Most organisations also want to lower their exposure by using a mix of both offshore and onshore processing. Financial services giant Aviva, for example, intends to have 1,000 people in a new Bangalore call centre by the end of 2003, but will retain 2,000 in the UK.
“It is not all or nothing. A lot of clients take that cautious approach, especially in what are still reasonably early days,” says Harducoeur. He also suggests that organisations are looking to use different offshore locations to reduce risk. “I don’t think you can put all your eggs in one basket,” says Hauducoeur. “People are wanting to balance their commitments in India by adding South Africa or the Philippines to the mix, as well as keeping a domestic capacity.”
And there is always risk.
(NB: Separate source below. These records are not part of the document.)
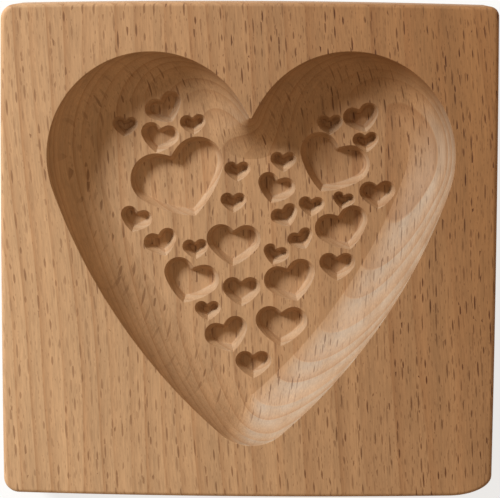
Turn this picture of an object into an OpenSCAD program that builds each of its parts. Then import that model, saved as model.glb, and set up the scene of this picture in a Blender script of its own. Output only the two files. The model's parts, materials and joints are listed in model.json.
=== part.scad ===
// Cookie mould: one block of beech with a heart hollow cut in its face,
// and a scatter of little heart pockets sunk in the floor of the hollow.
// The block lies on its back with the carved face up, cusp of the heart towards +Y.
// Millimetres. The origin is the middle of the underside.

/* [Block] */
// Width of the block across its middle
board_w = 100; // [90:1:140]
// Length of the block along the grain, at its middle
board_l = 100.5; // [90:0.5:140]
// Thickness of the block
board_t = 20; // [16:1:30]
// Round sanded along every edge
edge_r = 0.9; // [0.3:0.1:1.5]
// How far each long-grain side bows out at its middle
side_bow = 0.25; // [0:0.05:1]
// How far each end-grain side bows out at its middle
end_bow = 0.65; // [0:0.05:1.5]
// Corner radius at the back left
corner_back_left = 2.9; // [1.6:0.1:8]
// Corner radius at the back right
corner_back_right = 1.9; // [1.6:0.1:8]
// Corner radius at the front left
corner_front_left = 3.1; // [1.6:0.1:8]
// Worn corner at the front right, along the front
corner_front_right_x = 8.5; // [1.6:0.1:10]
// Worn corner at the front right, along the side
corner_front_right_y = 4.1; // [1.6:0.1:10]

/* [Heart hollow] */
// Width of the heart at the face
heart_w = 82; // [70:1:86]
// Length of the heart at the face, lobe tops to tip
heart_l = 80; // [72:1:86]
// Radius of the two lobes
lobe_r = 21; // [18:0.5:22]
// Radius of the two long sides
side_r = 118; // [95:1:200]
// Radius of the stretch between a lobe and the cusp
cusp_r = 45; // [30:1:80]
// How far the cusp lies below the lobe tops
cusp_drop = 13.4; // [11:0.2:16]
// Round left on the wood at the cusp
cusp_round = 0.15; // [0.05:0.05:1]
// Radius of the tip where the wall meets the floor
floor_tip_r = 0.4; // [0.2:0.1:4]
// Depth of the floor below the face
hollow_depth = 9; // [6:0.5:11]
// Width of the curved wall, from the rim in to the floor
wall_run = 8.9; // [6:0.1:11]
// Radius of the curve of the wall
wall_r = 12; // [10:0.5:30]
// Shift of the heart to the right of the middle
heart_x = 0.5; // [-2:0.1:2]
// Shift of the heart to the back of the middle
heart_y = 0.45; // [-2:0.05:2]
// Turn of the heart on the block, anticlockwise
heart_turn = 0.3; // [-5:0.1:5]

/* [Little hearts] */
// Depth of the pockets below the floor of the hollow
pocket_depth = 2.4; // [1:0.1:3.5]
// How far the pocket walls lean in over their depth
pocket_run = 1.15; // [0.2:0.05:1.2]
// Size of the little hearts against the drawn pattern
little_size = 1; // [0.8:0.05:1.05]
// Round left on the wood at the cusp of each
little_cusp_round = 0.1; // [0.05:0.05:0.2]

/* [Smoothness] */
// Steps round each lobe of the large heart
lobe_steps = 22; // [8:1:40]
// Steps down the curved wall
wall_steps = 8; // [3:1:16]
// Steps round each lobe of a little heart
little_steps = 9; // [4:1:12]
// Steps round each corner and edge of the block
edge_steps = 5; // [2:1:8]

/* [Hidden] */

// Reach of the hollow's cutter above the face, and of a pocket's above the floor
cut_over = 2;
// The tip is as round as the wall is wide, plus the round left at the floor
tip_r = wall_run + floor_tip_r;
floor_z = board_t - hollow_depth;

// The straight part of a pocket's cutter starts just above the floor that it cuts
rim_lift = 0.05;

// A little heart of width 1: length, lobe radius, side radius, cusp radius and cusp drop
little_l = 0.775;
little_lobe_r = 0.265;
little_side_r = 1.15;
little_cusp_r = 0.6;
little_cusp_drop = 0.105;
// The wall of a pocket stops short of the middle of its lobe
lobe_share = 0.8;

// The scatter of little hearts, one row each, as read off the face:
// across and along from the middle of the hollow, and width, in percent of the
// hollow's own width and length, then the turn in degrees, clockwise.
little_hearts = [
    [-31.5, 30.5, 6.5, 3],
    [-21.5, 35, 9.5, -27],
    [-23, 27.5, 9.5, 11],
    [-14.5, 31, 6.5, -5],
    [-17.5, 16.5, 24, -22],
    [-3.5, 19, 6.5, 0],
    [-4.5, 11, 6.5, 0],
    [-29, 6.5, 8, 17],
    [-22.5, 0.5, 8.5, -20],
    [-14, -1, 6.5, -3],
    [-15.5, -9.5, 14, 17],
    [-11, -17, 6.5, 0],
    [-4.5, 0, 13.5, 2],
    [-2.5, -12, 9.5, 0],
    [-6, -23.5, 11, -20],
    [0.5, -31, 9, 0],
    [7.5, -21, 13, 2],
    [10, -9.5, 13, -18],
    [6, -2.5, 6.5, 17],
    [12.5, 1.5, 6.5, -25],
    [8.5, 7.5, 7, -25],
    [6, 14.5, 9.5, 18],
    [8, 21.5, 6.5, 0],
    [15, 10, 6.5, 3],
    [20, 20.5, 18, 23],
    [19.5, 31, 6.5, 0],
    [27.5, 32.5, 9, -17],
    [28.5, 26.5, 6.5, -5],
    [23, 11.5, 5.5, 12],
    [31.5, 13, 9, -3],
    [23, 4, 13.5, -20],
    [21.5, -5.5, 9, 0]
];

function direction(from, to) = atan2(to[1] - from[1], to[0] - from[0]);

// Points along an arc, without its last one
function arc_points(centre, radius, from, to, steps) = [
    for (i = [0:steps - 1])
        let (angle = from + (to - from) * i / steps)
        centre + radius * [cos(angle), sin(angle)]
];

// Where two circles cross, on the left-hand side of the line from a to b
function circles_cross(a, a_r, b, b_r) =
    let (
        gap = norm(b - a),
        along = (a_r * a_r - b_r * b_r + gap * gap) / (2 * gap),
        off = sqrt(max(a_r * a_r - along * along, 0)),
        way = (b - a) / gap
    )
    a + along * way + off * [-way[1], way[0]];

// The outline of a heart, drawn in by inset, anticlockwise from its tip and
// centred on its width and length. All its arcs are tangent: tip, side, lobe,
// inner side and the round at the cusp, so an inset only changes their radii.
// With a tip radius of 0 the two sides meet in a point.
function heart_outline(w, l, lobe, side, tip, cusp, drop, round, inset, steps) =
    let (
        lobe_c = [w / 2 - lobe, 0],
        tip_c = [0, lobe - l + tip],
        cusp_c = [0, lobe - drop + round],
        side_c = circles_cross(tip_c, side - tip, lobe_c, side - lobe),
        inner = circles_cross(lobe_c, cusp - lobe, cusp_c, cusp + round),
        lobe_end = direction(side_c, lobe_c),
        lobe_start = direction(inner, lobe_c),
        cusp_end = direction(cusp_c, inner),
        side_end = tip > 0
            ? direction(side_c, tip_c)
            : -acos(-side_c[0] / (side - inset)),
        half = concat(
            tip > 0
                ? arc_points(tip_c, tip - inset, -90, side_end, ceil(steps / 3))
                : [],
            arc_points(side_c, side - inset, side_end, lobe_end, ceil(steps / 2)),
            arc_points(lobe_c, lobe - inset, lobe_end, lobe_start, steps),
            arc_points(inner, cusp - inset, lobe_start, cusp_end + 180, ceil(steps / 8)),
            arc_points(cusp_c, round + inset, cusp_end, -90, ceil(steps / 5)),
            [cusp_c - [0, round + inset]]
        ),
        last = len(half) - 1,
        mirrored = [for (i = [last - 1:-1:1]) [-half[i][0], half[i][1]]],
        drawn = concat(half, mirrored)
    )
    [for (p = drawn) p - [0, lobe - l / 2]];

// One quarter of the block's outline round a corner, from angle to angle + 90
function corner_points(sx, sy, rx, ry, inset, angle) = [
    for (i = [0:edge_steps])
        let (a = angle + 90 * i / edge_steps)
        [
            sx * (board_w / 2 - rx) + (rx - inset) * cos(a),
            sy * (board_l / 2 - ry) + (ry - inset) * sin(a)
        ]
];

// Points that divide a straight edge between two corners, so that it can bow
function edge_points(from, to) = [
    for (i = [1:2 * edge_steps - 1])
        from + (to - from) * i / (2 * edge_steps)
];

// The four sides draw in from their middles towards the corners
function bowed(p) = [
    p[0] * (1 - 2 * side_bow / board_w * pow(2 * p[1] / board_l, 2)),
    p[1] * (1 - 2 * end_bow / board_l * pow(2 * p[0] / board_w, 2))
];

function board_outline(inset) =
    let (
        back_right = corner_points(1, 1, corner_back_right, corner_back_right, inset, 0),
        back_left = corner_points(-1, 1, corner_back_left, corner_back_left, inset, 90),
        front_left = corner_points(-1, -1, corner_front_left, corner_front_left, inset, 180),
        front_right = corner_points(
            1, -1, corner_front_right_x, corner_front_right_y, inset, 270
        ),
        drawn = concat(
            back_right, edge_points(back_right[edge_steps], back_left[0]),
            back_left, edge_points(back_left[edge_steps], front_left[0]),
            front_left, edge_points(front_left[edge_steps], front_right[0]),
            front_right, edge_points(front_right[edge_steps], back_right[0])
        )
    )
    [for (p = drawn) bowed(p)];

function at_height(outline, z) = [for (p = outline) [p[0], p[1], z]];

// A closed solid through a stack of outlines with as many points each,
// anticlockwise from above and listed from the lowest to the highest
module loft(rings) {
    count = len(rings[0]);
    levels = len(rings);
    points = [for (ring = rings) each ring];
    sides = [
        for (k = [0:levels - 2], j = [0:count - 1])
            let (
                low = k * count + j,
                low_next = k * count + (j + 1) % count,
                high = low + count,
                high_next = low_next + count
            )
            each [[low, high, high_next], [low, high_next, low_next]]
    ];
    underside = [for (j = [0:count - 1]) j];
    topside = [for (j = [count - 1:-1:0]) (levels - 1) * count + j];
    polyhedron(points, concat([underside], sides, [topside]));
}

// The sanded block: both faces flat, every edge rounded
module board() {
    lower = [
        for (i = [0:edge_steps])
            let (a = 90 * i / edge_steps)
            at_height(board_outline(edge_r * (1 - sin(a))), edge_r * (1 - cos(a)))
    ];
    upper = [
        for (i = [edge_steps:-1:0])
            let (a = 90 * i / edge_steps)
            at_height(board_outline(edge_r * (1 - sin(a))), board_t - edge_r * (1 - cos(a)))
    ];
    loft(concat(lower, upper));
}

// The wall in section, across from the rim and down from the face: a hollow
// curve of radius wall_r from the rim to the edge of the floor
wall_rim = [0, 0];
wall_foot = [wall_run, -hollow_depth];
wall_centre = circles_cross(wall_rim, wall_r, wall_foot, wall_r);
rim_angle = direction(wall_centre, wall_rim);
foot_angle = direction(wall_centre, wall_foot);

function large_heart(inset) =
    heart_outline(
        heart_w, heart_l, lobe_r, side_r, tip_r, cusp_r, cusp_drop, cusp_round, inset, lobe_steps
    );

// The heart hollow with its flat floor and concave wall
module hollow() {
    rim = large_heart(0);
    wall = [
        for (i = [wall_steps - 1:-1:1])
            let (
                a = rim_angle + (foot_angle - rim_angle) * i / wall_steps,
                p = wall_centre + wall_r * [cos(a), sin(a)]
            )
            at_height(large_heart(p[0]), board_t + p[1])
    ];
    loft(concat(
        [at_height(large_heart(wall_run), floor_z)],
        wall,
        [at_height(rim, board_t), at_height(rim, board_t + cut_over)]
    ));
}

// One little heart of the given width, its rim on the floor of the hollow
module pocket(w) {
    run = min(pocket_run, lobe_share * little_lobe_r * w);
    rim = little_heart(w, 0);
    foot = little_heart(w, run);
    loft([
        at_height(foot, floor_z - pocket_depth),
        at_height(rim, floor_z + rim_lift),
        at_height(rim, floor_z + cut_over)
    ]);
}

function little_heart(w, inset) =
    heart_outline(
        w, little_l * w, little_lobe_r * w, little_side_r * w, 0,
        little_cusp_r * w, little_cusp_drop * w, little_cusp_round, inset, little_steps
    );

module mould_block() {
    color("burlywood")
    difference() {
        board();
        translate([heart_x, heart_y])
        rotate(heart_turn) {
            hollow();
            for (heart = little_hearts) {
                translate([heart[0] / 100 * heart_w, heart[1] / 100 * heart_l])
                rotate(-heart[3])
                pocket(heart[2] / 100 * heart_w * little_size);
            }
        }
    }
}

mould_block();
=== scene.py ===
import json
import math

import bmesh
import bpy
from mathutils import Matrix, Vector

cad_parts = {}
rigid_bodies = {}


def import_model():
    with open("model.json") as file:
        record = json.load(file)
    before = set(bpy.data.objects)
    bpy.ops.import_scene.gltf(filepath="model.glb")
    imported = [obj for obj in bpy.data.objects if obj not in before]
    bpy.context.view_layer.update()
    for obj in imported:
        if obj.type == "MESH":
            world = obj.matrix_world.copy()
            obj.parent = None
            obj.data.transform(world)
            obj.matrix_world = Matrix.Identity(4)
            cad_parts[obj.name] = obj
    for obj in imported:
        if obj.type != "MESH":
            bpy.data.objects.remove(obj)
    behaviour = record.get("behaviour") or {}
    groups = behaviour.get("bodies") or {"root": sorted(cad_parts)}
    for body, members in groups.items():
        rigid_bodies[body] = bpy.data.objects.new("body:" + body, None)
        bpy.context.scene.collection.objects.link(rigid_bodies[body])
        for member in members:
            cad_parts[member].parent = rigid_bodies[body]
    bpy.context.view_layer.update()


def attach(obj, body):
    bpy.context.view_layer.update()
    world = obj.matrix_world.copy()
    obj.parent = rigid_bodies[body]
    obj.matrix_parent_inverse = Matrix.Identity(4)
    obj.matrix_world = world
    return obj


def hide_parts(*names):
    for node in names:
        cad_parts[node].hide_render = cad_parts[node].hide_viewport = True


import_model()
scene = bpy.context.scene
scene.view_settings.view_transform = "Standard"
millimetre = 0.001

# The block and its hollow, in millimetres
block = {
    "width": 100.0, "length": 100.5, "thickness": 20.0,
    "edgeRound": 0.9, "sideBow": 0.25, "endBow": 0.65,
    # Radii across and along at the back right, back left, front left and front right
    "corners": [(1.9, 1.9), (2.9, 2.9), (3.1, 3.1), (8.5, 4.1)],
    "cornerSteps": 12, "edgeSteps": 26, "roundSteps": 9, "sharpAngle": 11,
}
largeHeart = {
    "width": 82.0, "length": 80.0, "lobe": 21.0, "side": 118.0, "tip": 9.3,
    "cusp": 45.0, "drop": 13.4, "round": 0.3,
    "steps": {"tip": 18, "side": 34, "lobe": 64, "inner": 8, "cusp": 12},
}
hollow = {
    "depth": 9.0, "run": 8.9, "wallRadius": 12.0, "wallSteps": 26,
    "ease": 0.2, "easeSteps": 6, "easeOut": 1.5, "clear": 2.0,
    "shift": (0.5, 0.45), "turn": 0.3,
}
rimTurn = 75  # how far an eased rim turns over, in degrees
# A little heart of width 1
littleHeart = {
    "length": 0.775, "lobe": 0.265, "side": 1.15, "cusp": 0.6, "drop": 0.105,
    "steps": {"tip": 0, "side": 12, "lobe": 22, "inner": 5, "cusp": 4},
}
pocket = {
    "depth": 2.4, "run": 1.15, "lobeShare": 0.8, "cuspRound": 0.14,
    "fillet": 0.2, "filletSteps": 5, "ease": 0.09, "easeSteps": 4, "stand": 0.04, "clear": 2.0,
}
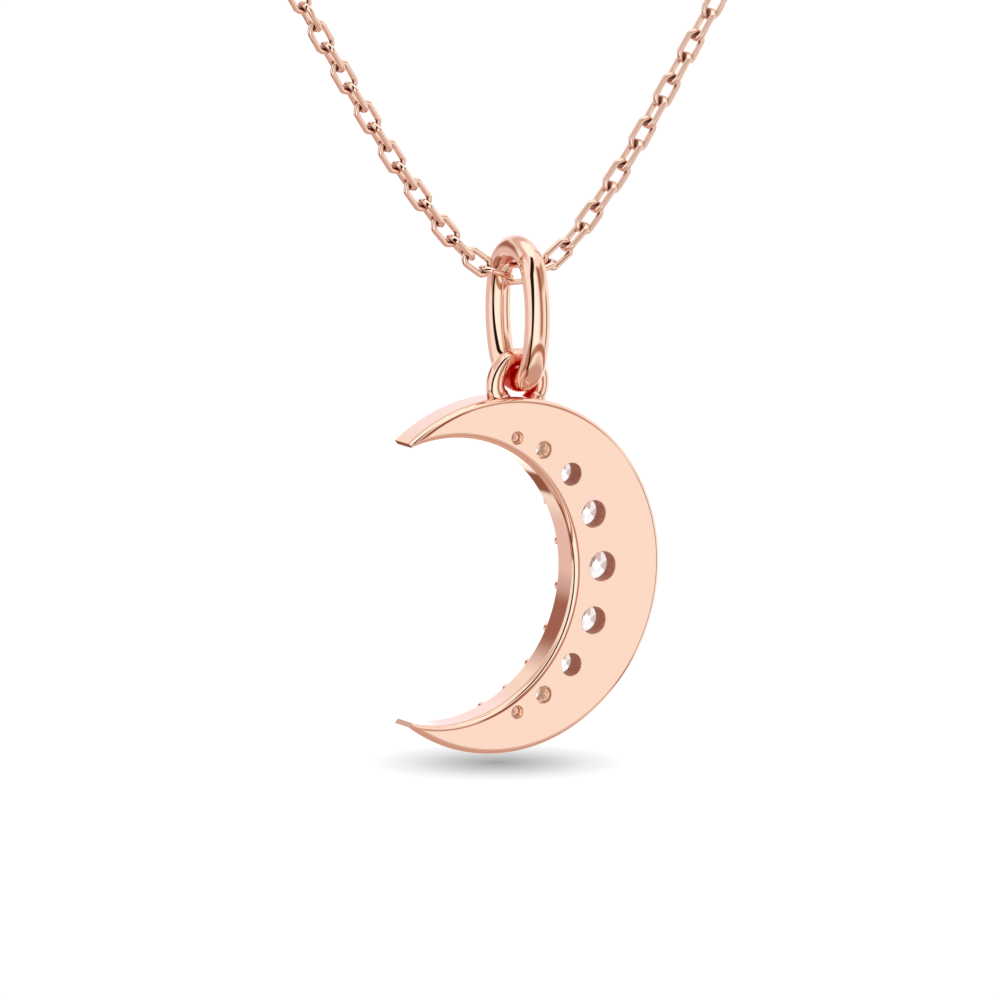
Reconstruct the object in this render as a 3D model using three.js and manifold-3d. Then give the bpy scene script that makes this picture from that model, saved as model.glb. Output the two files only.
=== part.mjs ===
// Crescent moon pendant on a fine cable chain, in rose gold with nine round diamonds.
//
// Millimetres, +Z up. The origin is the nape of the neck, where the clasp lies. The chain falls
// from there round both sides of the neck to the pendant, whose stone-set front faces -Y and whose
// polished back faces the wearer at +Y. The moon opens toward +X.

import * as THREE from "three";
import { mergeVertices } from "three/addons/utils/BufferGeometryUtils.js";
import Module from "manifold-3d";

const wasm = await Module();
wasm.setup();

// ---------------------------------------------------------------- driving dimensions
const GAP = 0.03; // running clearance between touching pieces

const MOON_RADIUS = 8; // outer circle of the crescent
const MOON_THICKNESS = 1.45;
const MOON_HOLLOW_X = 2.9; // the inner circle stands off centre by this much
const MOON_HOLLOW_RADIUS = 6.42;
const MOON_TIP_ANGLE = THREE.MathUtils.degToRad(52.6); // where the horns are cut blunt
const MOON_X = 1.02; // the soldered ring stands this far toward the closed side, to balance

const STONE_RING_X = 1.545; // the nine stones stand on a third circle
const STONE_RING_RADIUS = 6.52;
const STONE_SIZES = [1, 1.35, 1.75, 2.1, 2.3, 2.1, 1.75, 1.35, 1];
const STONE_ANGLES = [109, 122.3, 138.85, 158.4, 180, 201.6, 221.15, 237.7, 251];
const AZURE_RATIO = 0.58; // hole behind each stone, as a share of the stone
const GIRDLE_DEPTH = 0.11; // girdle below the front face, as a share of the stone
const GIRDLE_HEIGHT = 0.03;
const PAVILION_DEPTH = 0.43;
const CROWN_HEIGHT = 0.155;
const TABLE_RATIO = 0.57;
const PRONG_RADIUS = 0.24;
const PRONG_HEIGHT = 0.45;
const PRONG_ROOT = 0.3; // length of each prong inside the plate
const PRONG_MARGIN = 0.32; // prong centre from the crescent's inner edge

const LOOP_RADIUS = 1.15; // soldered ring, to the middle of its wire
const LOOP_WIRE = 0.8;
const LOOP_ABOVE_MOON = 8.52; // its centre above the middle of the outer circle

const BAIL_HALF_WIDTH = 1.72; // of the bail, to the middle of its wire
const BAIL_HEIGHT = 7.01; // outer height
const BAIL_END_RADIUS = 1.5; // its two round ends; its long sides bow out between them
const BAIL_WIRE = 1.13;
const BAIL_CLEARANCE = 0.07; // between the bail and the link that runs through it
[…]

When India and Pakistan were threatening each other with war in 2002, Convergys had to evacuate many of its US and European workers from India who were there training and overseeing pilot contracts. “Most offshore locations may be democracies but they are hardly as stable [politically] as the UK or US,” says Hauducoeur. “This is not a proposition with absolutely zero risk,” he adds.
Nevertheless, the opportunity in almost every case outweighs the risk. “Before taking the step of offshoring, any company goes through a lot of soul-searching,” says Vallence. “We can show them the art of the possible, but the real proof are the adopters who are not just showing that it can be done, but that it can be ramped up hugely.”